Coal, making no distinctions between thermal and hard and soft coking coals, makes up nearly half of the mines in the listing (23). Iron ore operations make up 11 of the mines and base metals take another three places.

Rio Tinto’s Argyle diamond mine, which is in the throes of changing from an open pit to an underground operation, is on the list, coming in at number 31.

What is striking about the listing is the relative lack of gold producers in the top 50. There is one copper-gold mine (Ernest Henry) and just one purely gold play (Telfer). Kalgoorlie’s iconic Super Pit just misses the cut, coming in at 51.

However, while bauxite is boss at the moment there are some concerns about the sustainability of the industry.

The Australian Bureau of Agricultural and Resource Economics expects the alumina spot price next year to fall by a massive 48%, to $US225 a tonne (see story page 64). While Australia’s alumina and bauxite operations are considered highly efficient by world standards, they are still very energy intensive.

Bauxite’s fall from grace, should it happen, could clear the way for some coal (see story page 70) or iron ore mines to leap into the top spots. The iron ore commodity price roadshow has started rolling and coal prices are still strong.

The top 50 mines have been ranked by Intierra Mapping, based on the notional cash value the operation would have produced had its annual production been sold at the commodity prices current at December 2005.

With commodity prices remaining strong and, in some cases, likely to increase next year it will also be interesting to see the compilation of the list next year.

Besides the price strength, a number of these operations are undertaking significant expansions.

For example, capacity at BHP Billiton’s Area C iron ore mine (ranked 17) in the northwest of Western Australia is being increased by 20 million tonnes per annum to 42Mtpa.

In the coal sphere the BHP Billiton-Mitsubishi Alliance Goonyella Riverside is planning a major expansion. The mine has an approved capacity of 16Mtpa of product coal from the existing mining leases.

To achieve this capacity, the mine’s existing production is currently being increased so that production from the opencut operations will be 12Mtpa and the underground operations will produce 4Mtpa.

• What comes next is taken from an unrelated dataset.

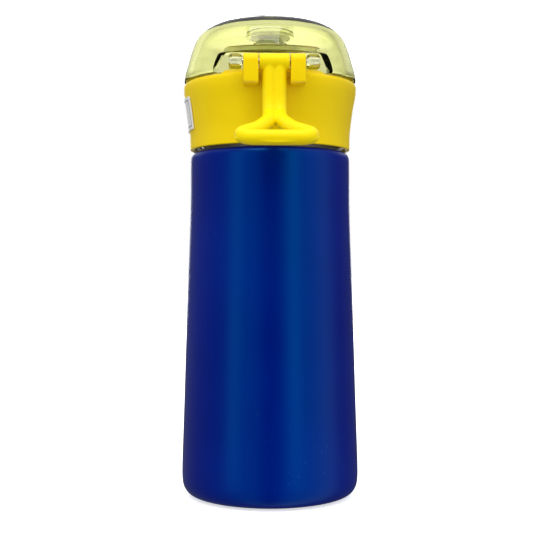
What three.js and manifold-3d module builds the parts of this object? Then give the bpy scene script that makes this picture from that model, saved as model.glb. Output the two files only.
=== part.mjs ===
// Vacuum kids' bottle with a flip-up dome cover, a drinking spout and a carry handle.
// Millimetres, +Z up, origin on the bottle's axis at the base. The hinge and the handle face -Y,
// the opening button faces +Y.
import * as THREE from 'three';
import { mergeVertices, toCreasedNormals } from 'three/addons/utils/BufferGeometryUtils.js';
import Module from 'manifold-3d';

const wasm = await Module();
wasm.setup();

// ---- driving dimensions ----
const ROUND = 40;            // facets around the large turned pieces
const SMALL_ROUND = 24;      // facets around the small ones
const BODY_TOP = 128.5;      // shoulder of the steel body
const BODY_WALL = 0.8;
const NECK_R = 25;
const NECK_TOP = 138.6;
const THREAD_LEAD = 8;       // two starts, so the pitch is half of it
const THREAD_R = 0.9;        // radius of the rolled thread's bead
const THREAD_TURNS = 0.75;
const COLLAR_BOTTOM = 129.4;
const COLLAR_TOP = 154.2;
const DECK_TOP = 152;
const DECK_BOTTOM = 150;
const CORE_TOP = 143.2;      // top of the threaded insert's plate
const SPOUT_TOP = 171.5;
const DOME_BOTTOM = 154.6;
const DOME_TOP = 177.6;
const HINGE_Y = -35.2;
const HINGE_Z = 156.7;
const HINGE_R = 2.85;
const PIN_R = 1;
const BORE_R = 1.09;
const BORE_X = 20;           // half length of the cutters for the bores
const BARREL_X = 5.25;       // half length of the handle's barrel
const EAR_X = [5.6, 10.8];
const KNUCKLE_X = [11.2, 15.8];
const ALCOVE_Y = -24.5;      // back wall of the dome's hinge alcove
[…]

A new underground mine, Broadmeadow Mine, commenced production in late 2005. Broadmeadow is now virtually independent of the Goonyella Riverside infrastructure and boasts a punch longwall underground mine with new high capacity roof supports and a ramp conveyor portal. BMA now plans to increase annual production at Goonyella Riverside by half to up to 24Mt.

Australia’s major bauxite producers have also toyed with expansion plans – Alcoa and Worsley Alumina had both considered expanding their operations. However, those are on hold for now thanks to the labour and materials cost hikes that have been driven by the rest of the resources boom.